One of the things that struck me from today’s reading is the statement that speaks of the Spirit’s new relationship with followers of Christ: “And I will ask the Father, and he will give you another Helper, to be with you forever, even the Spirit of truth, whom the world cannot receive, because it neither sees him nor knows him. You know him, for he dwells with you and will be in you” (John 14:16-17). Jesus had been with His disciples. Like the Tabernacle and Temple of the Old Covenant, the Holy Spirit dwelled in Jesus. Thus, at that moment, Jesus said of the Holy Spirit, “he dwells with you.” The Spirit of God dwelt among the Hebrew people, residing in their midst in the Tabernacle: “And let them make me a sanctuary, that I may dwell in their midst. Exactly as I show you concerning the pattern of the tabernacle, and of all its furniture, so you shall make it” (Exodus 25:8-9). As the portable Tabernacle was replaced by a permanent Temple, the Spirit of God made His dwelling among His people at the Temple Solomon had built: “The LORD our God be with us, as he was with our fathers. May he not leave us or forsake us” (1 Kings 8:57). Therefore Solomon declared: “The LORD has said that he would dwell in thick darkness. I have indeed built you an exalted house, a place for you to dwell in forever” (1 Kings 8:12-13). And when Jesus appeared in the flesh, His arrival is described with Tabernacle language: “And the Word became flesh and dwelt among us, and we have seen his glory, glory as of the only Son from the Father, full of grace and truth” (John 1:14, “dwelt among us” could also be read, “tabernacled among us”).

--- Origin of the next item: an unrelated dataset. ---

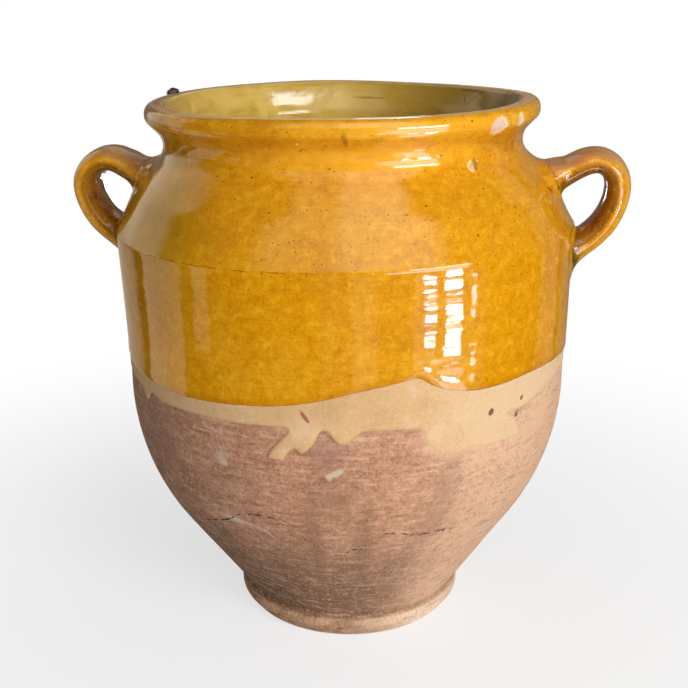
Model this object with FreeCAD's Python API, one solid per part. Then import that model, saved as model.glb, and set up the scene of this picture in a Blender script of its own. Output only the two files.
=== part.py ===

But with His soon departure, Jesus speaks of a new way that the Spirit of God would dwell with His people. The Spirit would no longer dwell near His people, but now within His people. Jesus explains the shift as being from, “he dwells with you,” to “[He] will be in you.” Jesus had alluded to this change concerning the indwelling Spirit earlier in His ministry: “Whoever believes in me, as the Scripture has said, Out of his heart will flow rivers of living water.’” Now this he said about the Spirit, whom those who believed in him were to receive, for as yet the Spirit had not been given, because Jesus was not yet glorified” (John 7:38-39). As Jesus spoke of how the Holy Spirit would one day be residing in the hearts of His people, John explains that such an arrangement was to happen after Jesus was glorified through His death and resurrection. But as soon as Jesus rose from the dead and regathered His disciples, He imparted the Holy Spirit into them: “Jesus said to them again, “Peace be with you. As the Father has sent me, even so I am sending you.” And when he had said this, he breathed on them and said to them, “Receive the Holy Spirit” (John 20:21-22). As Jesus had stated earlier in His ministry, and promised on the eve of His crucifixion, the proximity of the Holy Spirit went from being near His people to being in them.

The indwelling presence of the Holy Spirit is a distinct feature of the New Covenant: “And I will give you a new heart, and a new spirit I will put within you. And I will remove the heart of stone from your flesh and give you a heart of flesh. And I will put my Spirit within you, and cause you to walk in my statutes and be careful to obey my rules” (Ezekiel 36:26-27). The Apostle Paul picks up on the reality of the New Covenant as he speaks of the implications of the Spirit taking up residence within believers “Or do you not know that your body is a temple of the Holy Spirit within you, whom you have from God?” (1 Corinthians 6:19).

What struck you in today’s reading? What questions were prompted from today’s reading?